>> START STORED DATA

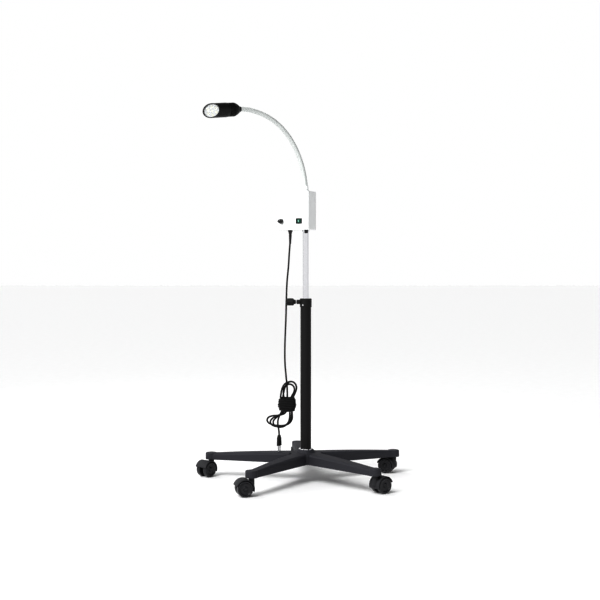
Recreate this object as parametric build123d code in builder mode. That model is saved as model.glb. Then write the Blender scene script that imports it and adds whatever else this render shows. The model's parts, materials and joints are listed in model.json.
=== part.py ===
from build123d import *
import os
from math import cos, pi, radians, sin, sqrt, tan

os.makedirs("parts", exist_ok=True)

# A mobile examination lamp. Millimetres, +Z up. The origin is on the floor, on the column's axis.
# The five-star base rolls on twin-wheel casters. A chromed pole slides and turns in the black column,
# and carries the control box, the gooseneck arm and the lamp head.

# ---------------------------------------------------------------- fits and clearances
RUN_FIT = 0.05  # radial clearance of a shaft that turns in its bore
BODY_GAP = 0.3  # space between pieces that move past each other
THREAD_ROOM = 0.25  # radial room of a screw in its clearance hole

# ---------------------------------------------------------------- casters
WHEEL_DIAMETER = 50
WHEEL_WIDTH = 16
WHEEL_SPACING = 14  # from the one wheel's inner face to the other's
WHEEL_DISH_RADIUS = 16.5
WHEEL_DISH_DEPTH = 3.5
WHEEL_HUB_RADIUS = 6.5
WHEEL_CAP = 2.5  # the wheel's skin over the end of the axle
AXLE_DIAMETER = 6
CASTER_TRAIL = 24  # from the stem's axis to the axle
TREAD_GAP = 1.3
HOOD_WALL = 2.7
HOOD_WEB = 12
WEB_EYE_RADIUS = 11
HOOD_CUT_TILT = 18  # the hood's lower edge rises towards its tail
STEM_DIAMETER = 11
STEM_GRIP = 18  # how far the stem reaches up into the base
STEM_SEAT = 19  # how far it reaches down into the hood
STEM_COLLAR_RADIUS = 8
STEM_COLLAR_HEIGHT = 1.7
CASTER_HEADINGS = (157, 90, 230, 197, 37)  # where each caster trails to, in degrees from +X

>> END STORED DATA

WORK TO DO: Quote exactly the lines running from the start of the listing above through the line where "THREAD_ROOM = 0.25" is found, and output no other lines.

WRITTEN SOLUTION:
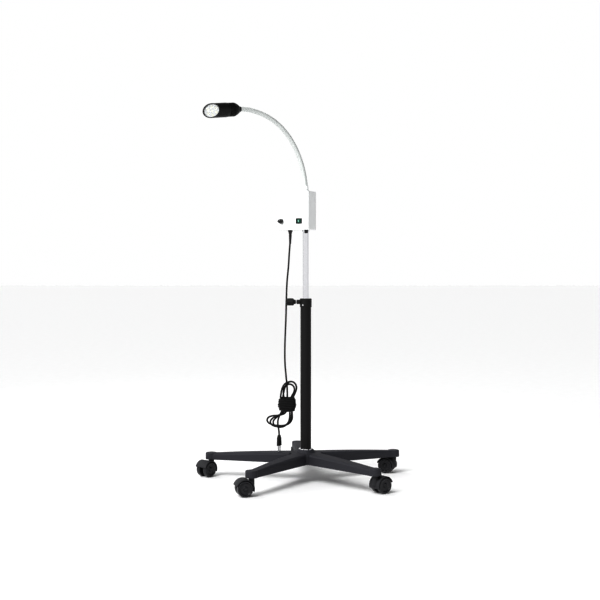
Recreate this object as parametric build123d code in builder mode. That model is saved as model.glb. Then write the Blender scene script that imports it and adds whatever else this render shows. The model's parts, materials and joints are listed in model.json.
=== part.py ===
from build123d import *
import os
from math import cos, pi, radians, sin, sqrt, tan

os.makedirs("parts", exist_ok=True)

# A mobile examination lamp. Millimetres, +Z up. The origin is on the floor, on the column's axis.
# The five-star base rolls on twin-wheel casters. A chromed pole slides and turns in the black column,
# and carries the control box, the gooseneck arm and the lamp head.

# ---------------------------------------------------------------- fits and clearances
RUN_FIT = 0.05  # radial clearance of a shaft that turns in its bore
BODY_GAP = 0.3  # space between pieces that move past each other
THREAD_ROOM = 0.25  # radial room of a screw in its clearance hole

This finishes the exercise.